Exercise task
Restate, word for word, every line of the data.

Dataset content
"""
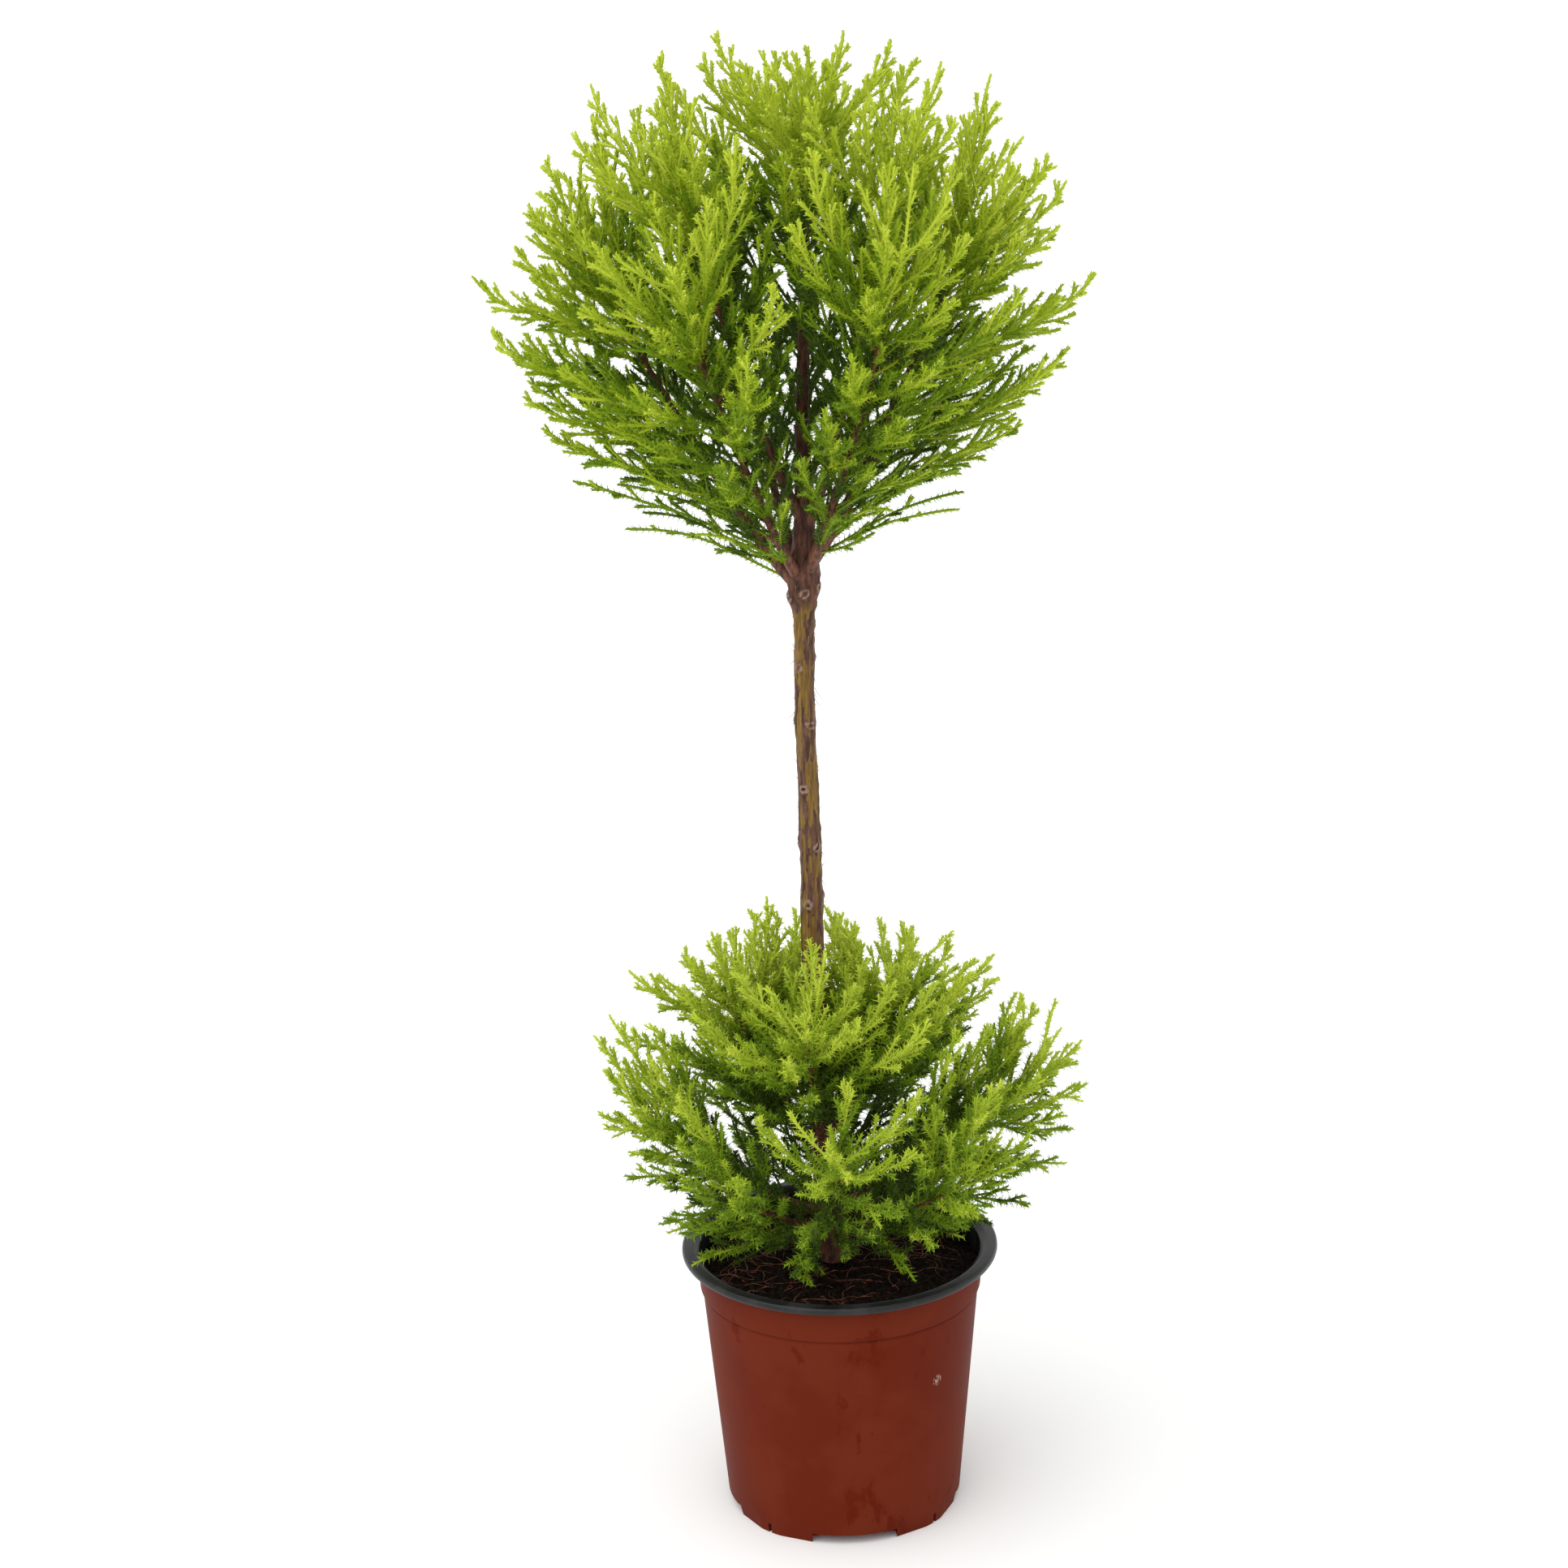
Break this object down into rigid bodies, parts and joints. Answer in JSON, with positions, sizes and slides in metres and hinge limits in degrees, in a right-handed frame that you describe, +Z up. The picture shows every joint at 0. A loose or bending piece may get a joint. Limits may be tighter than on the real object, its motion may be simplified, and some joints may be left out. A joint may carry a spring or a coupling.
{
  "type": "potted lemon cypress",
  "caption": "Evergreen conifer trained as a slim standard, with a loose round crown and a smaller ball of foliage round its foot, in a tapered round nursery pot of compost.",
  "frame": {"origin": "centre of the pot's flat foot, on the ground", "axes": "+Z up along the pot's axis, -Y towards the side that the picture shows, +X to the right in it"},
  "size_m": [0.3532, 0.3552, 0.8907],
  "materials": {
    "pot_plastic": "satin thermoformed sheet, terracotta brown outside, black inside and on the rim",
    "compost": "damp, crumbly and near black, with reddish rootlets",
    "bark": "thin matt olive-brown bark with darker torn strips and knots",
    "foliage": "matt scale needles, yellow-green at the tips and dark green inside"
  },
  "bodies": {
    "root": {"pot": "pot_plastic", "soil": "compost", "trunk": "bark", "crown_bough_1": "bark", "crown_bough_2": "bark", "crown_bough_3": "bark", "crown_bough_4": "bark", "crown_bough_5": "bark", "crown_bough_6": "bark", "crown_bough_7": "bark", "crown_bough_8": "bark", "crown_bough_9": "bark", "ball_bough_1": "bark", "ball_bough_2": "bark", "ball_bough_3": "bark", "ball_bough_4": "bark", "ball_bough_5": "bark", "ball_bough_6": "bark", "ball_bough_7": "bark", "ball_bough_8": "bark", "ball_bough_9": "bark", "crown_mass_1": "foliage", "crown_mass_2": "foliage", "crown_mass_3": "foliage", "crown_mass_4": "foliage", "crown_mass_5": "foliage", "crown_mass_6": "foliage", "crown_mass_7": "foliage", "crown_mass_8": "foliage", "crown_mass_9": "foliage", "crown_top_mass": "foliage", "ball_mass_1": "foliage", "ball_mass_2": "foliage", "ball_mass_3": "foliage", "ball_mass_4": "foliage", "ball_mass_5": "foliage", "ball_mass_6": "foliage", "ball_mass_7": "foliage", "ball_mass_8": "foliage", "ball_mass_9": "foliage"}
  },
  "joints": []
}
"""
The solution
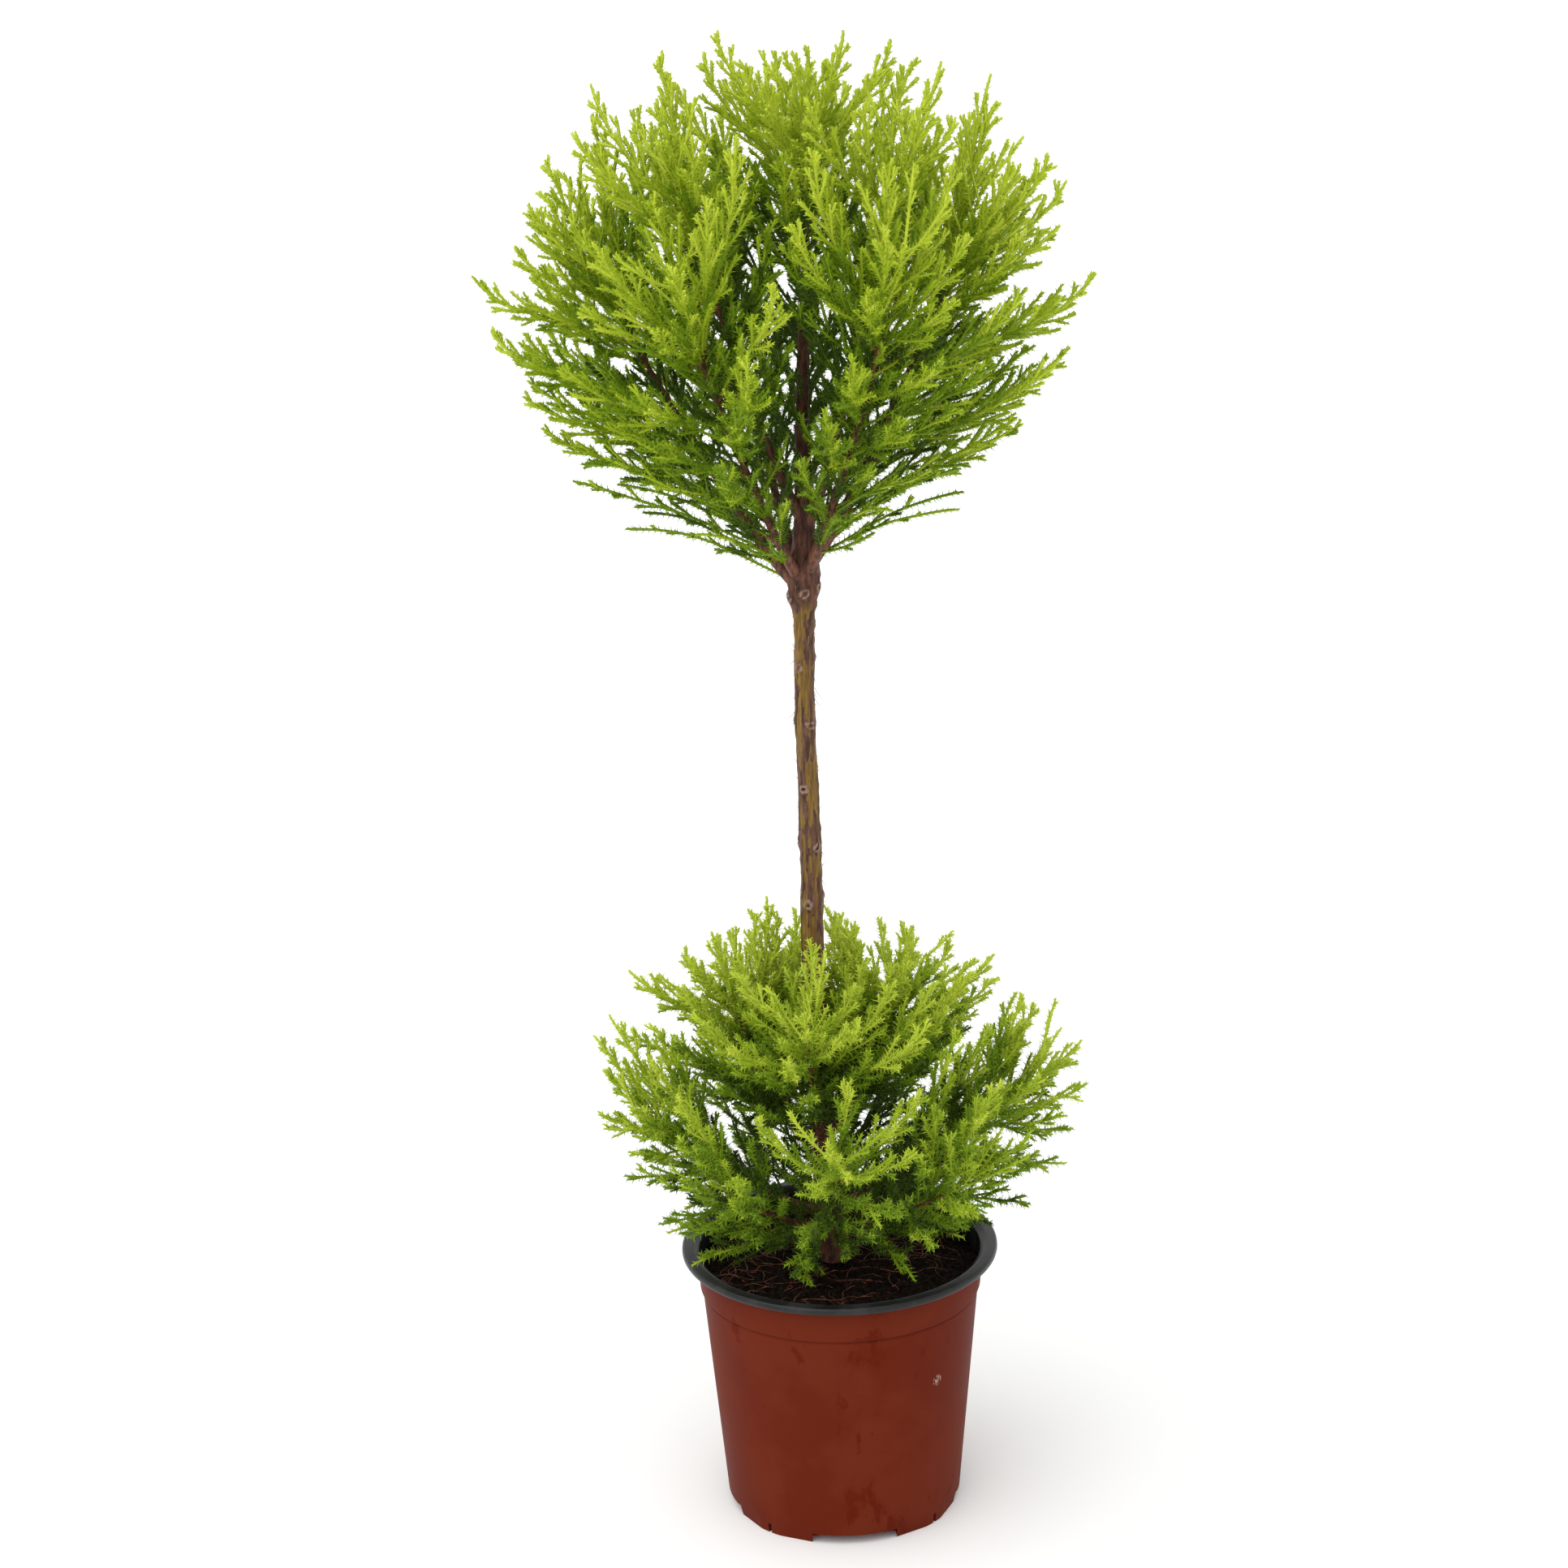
Break this object down into rigid bodies, parts and joints. Answer in JSON, with positions, sizes and slides in metres and hinge limits in degrees, in a right-handed frame that you describe, +Z up. The picture shows every joint at 0. A loose or bending piece may get a joint. Limits may be tighter than on the real object, its motion may be simplified, and some joints may be left out. A joint may carry a spring or a coupling.
{
  "type": "potted lemon cypress",
  "caption": "Evergreen conifer trained as a slim standard, with a loose round crown and a smaller ball of foliage round its foot, in a tapered round nursery pot of compost.",
  "frame": {"origin": "centre of the pot's flat foot, on the ground", "axes": "+Z up along the pot's axis, -Y towards the side that the picture shows, +X to the right in it"},
  "size_m": [0.3532, 0.3552, 0.8907],
  "materials": {
    "pot_plastic": "satin thermoformed sheet, terracotta brown outside, black inside and on the rim",
    "compost": "damp, crumbly and near black, with reddish rootlets",
    "bark": "thin matt olive-brown bark with darker torn strips and knots",
    "foliage": "matt scale needles, yellow-green at the tips and dark green inside"
  },
  "bodies": {
    "root": {"pot": "pot_plastic", "soil": "compost", "trunk": "bark", "crown_bough_1": "bark", "crown_bough_2": "bark", "crown_bough_3": "bark", "crown_bough_4": "bark", "crown_bough_5": "bark", "crown_bough_6": "bark", "crown_bough_7": "bark", "crown_bough_8": "bark", "crown_bough_9": "bark", "ball_bough_1": "bark", "ball_bough_2": "bark", "ball_bough_3": "bark", "ball_bough_4": "bark", "ball_bough_5": "bark", "ball_bough_6": "bark", "ball_bough_7": "bark", "ball_bough_8": "bark", "ball_bough_9": "bark", "crown_mass_1": "foliage", "crown_mass_2": "foliage", "crown_mass_3": "foliage", "crown_mass_4": "foliage", "crown_mass_5": "foliage", "crown_mass_6": "foliage", "crown_mass_7": "foliage", "crown_mass_8": "foliage", "crown_mass_9": "foliage", "crown_top_mass": "foliage", "ball_mass_1": "foliage", "ball_mass_2": "foliage", "ball_mass_3": "foliage", "ball_mass_4": "foliage", "ball_mass_5": "foliage", "ball_mass_6": "foliage", "ball_mass_7": "foliage", "ball_mass_8": "foliage", "ball_mass_9": "foliage"}
  },
  "joints": []
}